----- Given data

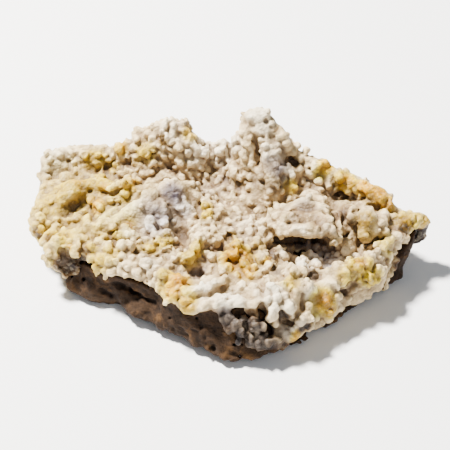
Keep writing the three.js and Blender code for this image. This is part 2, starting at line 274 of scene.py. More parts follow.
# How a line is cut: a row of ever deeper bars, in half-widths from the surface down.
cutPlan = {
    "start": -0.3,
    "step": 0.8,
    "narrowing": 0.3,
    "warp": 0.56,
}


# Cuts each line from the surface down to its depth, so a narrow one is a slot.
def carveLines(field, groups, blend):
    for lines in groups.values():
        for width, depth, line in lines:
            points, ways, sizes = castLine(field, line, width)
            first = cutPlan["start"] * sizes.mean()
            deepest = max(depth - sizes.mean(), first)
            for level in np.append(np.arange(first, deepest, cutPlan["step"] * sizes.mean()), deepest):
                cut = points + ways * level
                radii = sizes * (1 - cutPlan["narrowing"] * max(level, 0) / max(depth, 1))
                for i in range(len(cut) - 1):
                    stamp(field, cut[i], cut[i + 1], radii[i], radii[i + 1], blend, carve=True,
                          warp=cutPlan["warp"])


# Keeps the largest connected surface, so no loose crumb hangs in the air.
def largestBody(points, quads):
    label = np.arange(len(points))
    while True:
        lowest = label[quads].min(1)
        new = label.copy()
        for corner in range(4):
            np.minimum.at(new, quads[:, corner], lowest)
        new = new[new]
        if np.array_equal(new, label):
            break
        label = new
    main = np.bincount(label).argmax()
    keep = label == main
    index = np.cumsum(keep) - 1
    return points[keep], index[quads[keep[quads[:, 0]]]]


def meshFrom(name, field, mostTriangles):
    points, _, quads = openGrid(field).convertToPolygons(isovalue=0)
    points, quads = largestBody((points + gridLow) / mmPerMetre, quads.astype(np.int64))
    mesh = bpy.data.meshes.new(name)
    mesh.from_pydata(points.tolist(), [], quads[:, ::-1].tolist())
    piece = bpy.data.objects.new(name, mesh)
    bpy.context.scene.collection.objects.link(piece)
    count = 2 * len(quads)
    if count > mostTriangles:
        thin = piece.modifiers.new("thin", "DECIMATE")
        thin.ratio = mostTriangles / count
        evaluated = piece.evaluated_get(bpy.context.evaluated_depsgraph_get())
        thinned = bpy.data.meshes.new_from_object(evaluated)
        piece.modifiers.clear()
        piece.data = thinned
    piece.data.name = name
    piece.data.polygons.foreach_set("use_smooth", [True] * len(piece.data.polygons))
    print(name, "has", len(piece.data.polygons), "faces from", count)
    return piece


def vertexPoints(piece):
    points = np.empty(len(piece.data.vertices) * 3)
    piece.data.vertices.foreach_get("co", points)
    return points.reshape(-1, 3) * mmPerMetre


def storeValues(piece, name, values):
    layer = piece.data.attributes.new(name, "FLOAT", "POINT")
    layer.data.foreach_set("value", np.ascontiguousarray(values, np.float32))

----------

● **Set task**
Every line above should be written out again exactly as it stands.

● **Solution to this task**
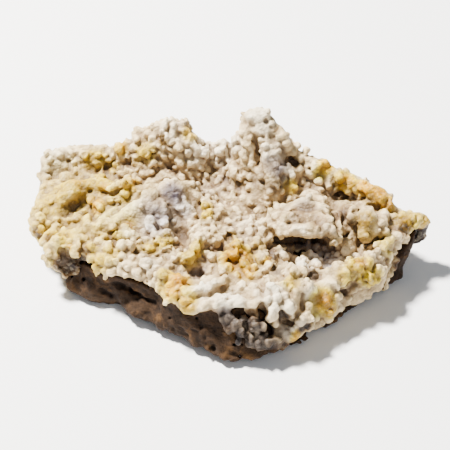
Keep writing the three.js and Blender code for this image. This is part 2, starting at line 274 of scene.py. More parts follow.
# How a line is cut: a row of ever deeper bars, in half-widths from the surface down.
cutPlan = {
    "start": -0.3,
    "step": 0.8,
    "narrowing": 0.3,
    "warp": 0.56,
}


# Cuts each line from the surface down to its depth, so a narrow one is a slot.
def carveLines(field, groups, blend):
    for lines in groups.values():
        for width, depth, line in lines:
            points, ways, sizes = castLine(field, line, width)
            first = cutPlan["start"] * sizes.mean()
            deepest = max(depth - sizes.mean(), first)
            for level in np.append(np.arange(first, deepest, cutPlan["step"] * sizes.mean()), deepest):
                cut = points + ways * level
                radii = sizes * (1 - cutPlan["narrowing"] * max(level, 0) / max(depth, 1))
                for i in range(len(cut) - 1):
                    stamp(field, cut[i], cut[i + 1], radii[i], radii[i + 1], blend, carve=True,
                          warp=cutPlan["warp"])


# Keeps the largest connected surface, so no loose crumb hangs in the air.
def largestBody(points, quads):
    label = np.arange(len(points))
    while True:
        lowest = label[quads].min(1)
        new = label.copy()
        for corner in range(4):
            np.minimum.at(new, quads[:, corner], lowest)
        new = new[new]
        if np.array_equal(new, label):
            break
        label = new
    main = np.bincount(label).argmax()
    keep = label == main
    index = np.cumsum(keep) - 1
    return points[keep], index[quads[keep[quads[:, 0]]]]


def meshFrom(name, field, mostTriangles):
    points, _, quads = openGrid(field).convertToPolygons(isovalue=0)
    points, quads = largestBody((points + gridLow) / mmPerMetre, quads.astype(np.int64))
    mesh = bpy.data.meshes.new(name)
    mesh.from_pydata(points.tolist(), [], quads[:, ::-1].tolist())
    piece = bpy.data.objects.new(name, mesh)
    bpy.context.scene.collection.objects.link(piece)
    count = 2 * len(quads)
    if count > mostTriangles:
        thin = piece.modifiers.new("thin", "DECIMATE")
        thin.ratio = mostTriangles / count
        evaluated = piece.evaluated_get(bpy.context.evaluated_depsgraph_get())
        thinned = bpy.data.meshes.new_from_object(evaluated)
        piece.modifiers.clear()
        piece.data = thinned
    piece.data.name = name
    piece.data.polygons.foreach_set("use_smooth", [True] * len(piece.data.polygons))
    print(name, "has", len(piece.data.polygons), "faces from", count)
    return piece


def vertexPoints(piece):
    points = np.empty(len(piece.data.vertices) * 3)
    piece.data.vertices.foreach_get("co", points)
    return points.reshape(-1, 3) * mmPerMetre


def storeValues(piece, name, values):
    layer = piece.data.attributes.new(name, "FLOAT", "POINT")
    layer.data.foreach_set("value", np.ascontiguousarray(values, np.float32))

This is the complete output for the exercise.